The following is the summary of “Quantifying relationship between the remission duration and the cardiovascular and kidney outcomes in the patients with primary nephrotic syndrome” published in the November 2022 issue of Renal failure by Lia, et al.

Patients with chronic proteinuria in the nephrotic range are at increased risk for kidney damage and cardiovascular problems. Recent evidence suggests that keeping proteinuria in remission lowers the likelihood of a kidney endpoint. However, it is still not apparent how long someone is in remission affects their cardiovascular prognosis. About 982 people with primary nephrotic syndrome who had gone into clinical remission were included in this study. The length of the first remission was measured in terms of its upkeep time in months. The primary outcomes were death from Arteriosclerotic cardiovascular disease (ASCVD) and kidney failure (end-stage kidney disease [ESKD] or eGFR drop >50%). 

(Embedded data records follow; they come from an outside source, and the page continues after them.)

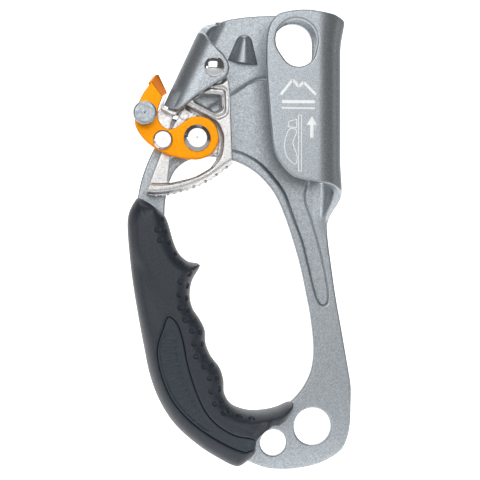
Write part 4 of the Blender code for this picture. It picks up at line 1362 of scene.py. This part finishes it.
def plain_floor():
    """Floor under the part, sweeping up behind it."""
    turns = [math.pi / 2 * k / 14 for k in range(1, 15)]
    profile = [(-2.6, FLOOR), (FLOOR_END, FLOOR)]
    profile += [(FLOOR_END + SWEEP * math.sin(a), FLOOR + SWEEP * (1 - math.cos(a)))
                for a in turns]
    profile.append((FLOOR_END + SWEEP, 1.9))
    verts, ids = numbered([[(x, y, z) for y, z in profile] for x in (-2.2, 2.2)])
    mesh = bpy.data.meshes.new("backdrop")
    mesh.from_pydata(verts, [], loft(ids, closed=False))
    mesh.shade_smooth()
    obj = place("backdrop", mesh)
    material = grained("backdrop", 0.0, ((0.53,) * 3, (0.55,) * 3), (0.9, 0.9),
                       (6.0, 1.0, 0.5))
    glow(material)
    mesh.materials.append(material)


def aimed(name, data, at, target):
    """Lamp or camera at a place, looking at the target."""
    obj = place(name, data)
    obj.location = at
    obj.rotation_euler = (Vector(target) - Vector(at)).to_track_quat("-Z", "Y").to_euler()
    return obj


def lamp(name, at, size, power, target=MIDDLE):
    data = bpy.data.lights.new(name, "AREA")
    data.shape = "RECTANGLE"
    data.size, data.size_y = size
    data.energy = power
    return aimed(name, data, at, target)


def build_stage():
    plain_floor()
    lamp("front_box", (-0.22, -1.2, 0.36), (1.25, 0.82), 5.8)
    fill_lamp = lamp("fill", (-0.1, -1.0, 0.3), (1.0, 1.0), 5.5)
    fill_lamp.visible_glossy = False
    lamp("left_strip", (-1.0, -0.85, -0.03), (0.22, 0.24), 1.2)
    lamp("left_edge", (-1.1, 0.10, -0.12), (0.35, 0.4), 0.8)
    lamp("top_box", (-0.05, -0.1, 0.9), (0.9, 0.5), 0.8)
    lamp("right_box", (0.95, 0.05, 0.1), (0.3, 0.8), 0.3)
    lamp("backdrop_wash", (0.0, 0.25, 1.2), (1.4, 0.4), 6, target=(0.0, 0.9, 0.2))
    world = bpy.data.worlds.new("studio")
    world.use_nodes = True
    shade = world.node_tree.nodes["Background"]
    shade.inputs["Color"].default_value = (1.0, 1.0, 1.0, 1.0)
    shade.inputs["Strength"].default_value = 0.10
    bpy.context.scene.world = world
    bpy.context.scene.view_settings.view_transform = "Standard"


def build_camera():
    data = bpy.data.cameras.new("camera")
    data.lens = 107.2
    data.sensor_width = 36.0
    bpy.context.scene.camera = aimed("camera", data, (-0.0867, -0.5874, -0.0705),
                                     (-0.0312, 0.0, -0.0705))


def main():
    build_frame()
    build_cam()
    build_axles()
    build_springs()
    build_lever()
    build_catch()
    build_lever_parts()
    build_grip()
    build_inlays()
    build_print()
    finish_small_pieces()
    build_stage()
    build_camera()


main()
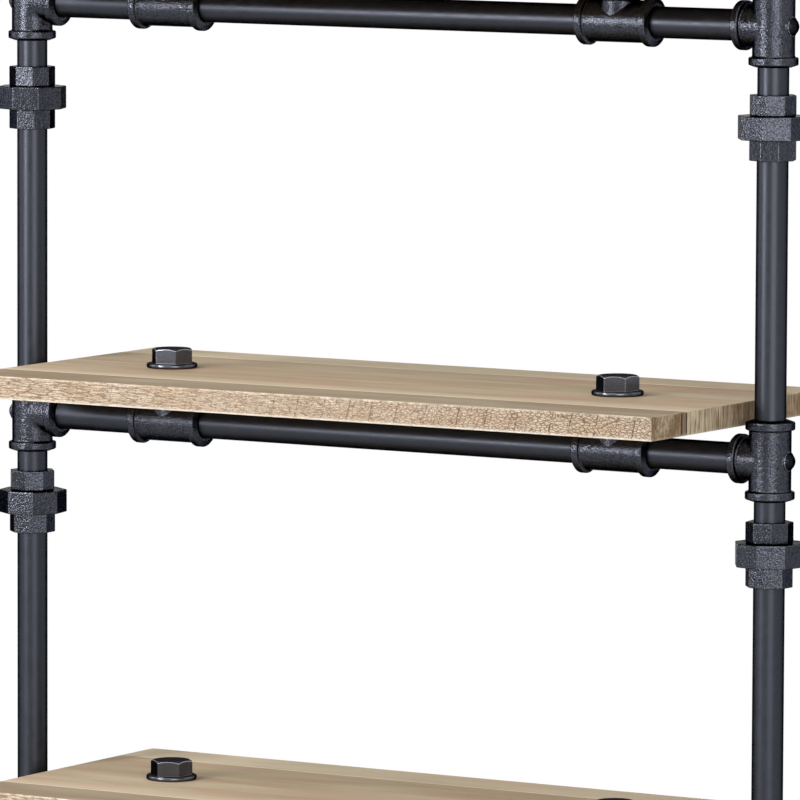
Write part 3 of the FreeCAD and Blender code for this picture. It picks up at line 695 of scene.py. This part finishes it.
def makeStuds(material):
    for body in frame["bodies"]:
        if not body.startswith("glide_"):
            continue
        node = body.replace("glide_", "glide_stud_")
        stud = newPiece(node.replace("glide", "threaded"), threadedStud(*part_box(node)), [material])
        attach(stud, body)
        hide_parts(node)
    print("glides: threaded studs")


camera = {
    "place": (3.5156, -5.7694, 1.2669), "turn": 31.29, "tip": 5.603, "roll": 0.233,  # metres and degrees
    "nearest": 0.5, "furthest": 60,  # metres
    "lens": 354.9, "sensor": 36.0,  # millimetres
}


def placeCamera():
    turn, tip, roll = (math.radians(camera[key]) for key in ("turn", "tip", "roll"))
    data = bpy.data.cameras.new("camera")
    data.lens, data.sensor_width = camera["lens"], camera["sensor"]
    data.clip_start, data.clip_end = camera["nearest"], camera["furthest"]
    eye = bpy.data.objects.new("camera", data)
    aim = Matrix.Rotation(turn, 4, "Z") @ Matrix.Rotation(math.pi / 2 - tip, 4, "X")
    eye.matrix_world = Matrix.Translation(camera["place"]) @ aim @ Matrix.Rotation(roll, 4, "Z")
    bpy.context.scene.collection.objects.link(eye)
    bpy.context.scene.camera = eye


lamps = {  # bearing from the unit in degrees, distances and sizes in metres, power in watts
    "keySoftbox": {"bearing": -112, "distance": 3.0, "height": 1.55, "size": (1.3, 2.0), "power": 41},
    "keyTube": {"bearing": -116, "distance": 2.9, "height": 1.3, "size": (0.09, 1.8), "power": 29},
    "fillSoftbox": {"bearing": -43, "distance": 3.4, "height": 1.2, "size": (1.9, 2.2), "power": 44},
    "rimSoftbox": {"bearing": -160, "distance": 2.8, "height": 1.4, "size": (1.0, 2.0), "power": 13},
    "topSoftbox": {"bearing": -90, "distance": 0.9, "height": 3.4, "size": (1.2, 1.2), "power": 17},
    "windowSoftbox": {"bearing": -130, "distance": 1.7, "height": 2.7, "size": (0.3, 0.3), "power": 12},
}
studio = {
    "ambient": 0.28, "floorPaint": "#e9e9e7", "floorRoughness": 0.9,
    "floorRadius": 1.5, "floorFade": 0.9, "floorSides": 128,  # metres, and the fade's inner radius
}


def placeLamps():
    aim = Vector((0, 0, (solidLow.z + solidHigh.z) / 2))
    for name, lamp in lamps.items():
        data = bpy.data.lights.new(name, "AREA")
        data.shape = "RECTANGLE"
        data.size, data.size_y = lamp["size"]
        data.energy = lamp["power"]
        box = bpy.data.objects.new(name, data)
        bearing, distance = math.radians(lamp["bearing"]), lamp["distance"]
        box.location = (distance * math.cos(bearing), distance * math.sin(bearing), lamp["height"])
        box.rotation_euler = (aim - box.location).to_track_quat("-Z", "Y").to_euler()
        bpy.context.scene.collection.objects.link(box)


def paintWorld():
    # White wherever the camera, gloss or glass looks; a softer grey as light
    world = bpy.data.worlds.new("studio")
    bpy.context.scene.world = world
    world.use_nodes = True
    tree = world.node_tree
    seen = addNode(tree, "LightPath", {}, "Is Camera Ray")
    for ray in ("Is Glossy Ray", "Is Transmission Ray"):
        other = addNode(tree, "LightPath", {}, ray)
        seen = addNode(tree, "Math", {"operation": "MAXIMUM", 0: seen, 1: other})
    strength = addNode(tree, "MapRange", {0: seen, 1: 0, 2: 1, 3: studio["ambient"], 4: 1})
    setNode(tree, tree.nodes["Background"], {"Color": white, "Strength": strength})


def layFloor():
    # A pale round of floor that keeps the shadow and fades to the white of the backdrop at its rim
    bm = bmesh.new()
    bmesh.ops.create_circle(bm, cap_ends=True, segments=studio["floorSides"], radius=studio["floorRadius"])
    material, tree, shader = newMaterial("studioFloor")
    floor = newPiece("studioFloor", bm, [material])
    setNode(tree, shader, {"Base Color": fromHex(studio["floorPaint"]), "Roughness": studio["floorRoughness"],
                           "Specular IOR Level": 0})
    radius = addNode(tree, "VectorMath", {"operation": "LENGTH", 0: addNode(tree, "TexCoord", {}, "Object")})
    seen = addNode(tree, "Math", {"operation": "MAXIMUM", 0: addNode(tree, "LightPath", {}, "Is Camera Ray"),
                                  1: addNode(tree, "LightPath", {}, "Is Glossy Ray")})
    rim = addNode(tree, "MapRange", {0: radius, 1: studio["floorFade"], 2: studio["floorRadius"]})
    rim = addNode(tree, "Math", {"operation": "MULTIPLY", 0: rim, 1: seen})
    glow = addNode(tree, "Emission", {"Color": white, "Strength": 1})
    faded = addNode(tree, "MixShader", {0: rim, 1: shader.outputs[0], 2: glow})
    below = addNode(tree, "NewGeometry", {}, "Backfacing")  # the floor is clear from underneath
    clear = addNode(tree, "MixShader", {0: below, 1: faded, 2: addNode(tree, "BsdfTransparent", {})})
    tree.links.new(clear, tree.nodes["Material Output"].inputs["Surface"])


placeCamera()
placeLamps()
paintWorld()
layFloor()
print("studio: %d lamps" % len(lamps))

finishes = {
    "pipe": makePipePaint(), "casting": makeCastingPaint(), "bolt": makeBoltPaint(),
    "screw": makeScrewFinish(), "stud": makeStudFinish(), "pad": makePadFinish(),
}
for solid in frame["nodes"].values():
    for slot in solid.material_slots:
        slot.material = finishes.get(slot.material.name.split(".")[0], slot.material)
print("metal: %d finishes" % len(finishes))

boardLow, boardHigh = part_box("board_tier_1")
jointY = (boardLow.y + shelfBoard["frontPlank"], boardHigh.y - shelfBoard["backPlank"])
makeBoards(jointY, (makeOakFace(jointY), makeOakSawn(), makeOakEnd(jointY)))
makeStuds(finishes["stud"])

bpy.context.scene.view_settings.view_transform = "Standard"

Limiting periods of time were identified using methods such as survival analysis, Cox regression modeling, and restricted cubic spline analysis. A total of 161 patients (16.4%) were diagnosed with ASCVD (51.3 per 1,000 patient-years), and 52 patients (5.3%) were diagnosed with kidney dysfunction during the 38.3-month follow-up period (15.3 per 1000 patient-years). Each additional year of remission was related to a 15% reduction in risk (HR, 0.854; 95% CI, 0.776 0.940, P=.001) of ASCVD, as determined by multivariate analysis. Remission’s preventive impact against ASCVD was first seen at seven months and lasted for as long as 36 months. 

The time spent in remission was also a safeguard against kidney failure. This effect was visible immediately, peaking at 26 months after the remission had started. In individuals with nephrotic syndrome, better cardiovascular and kidney outcomes were seen with diligent attention to keeping proteinuria in remission.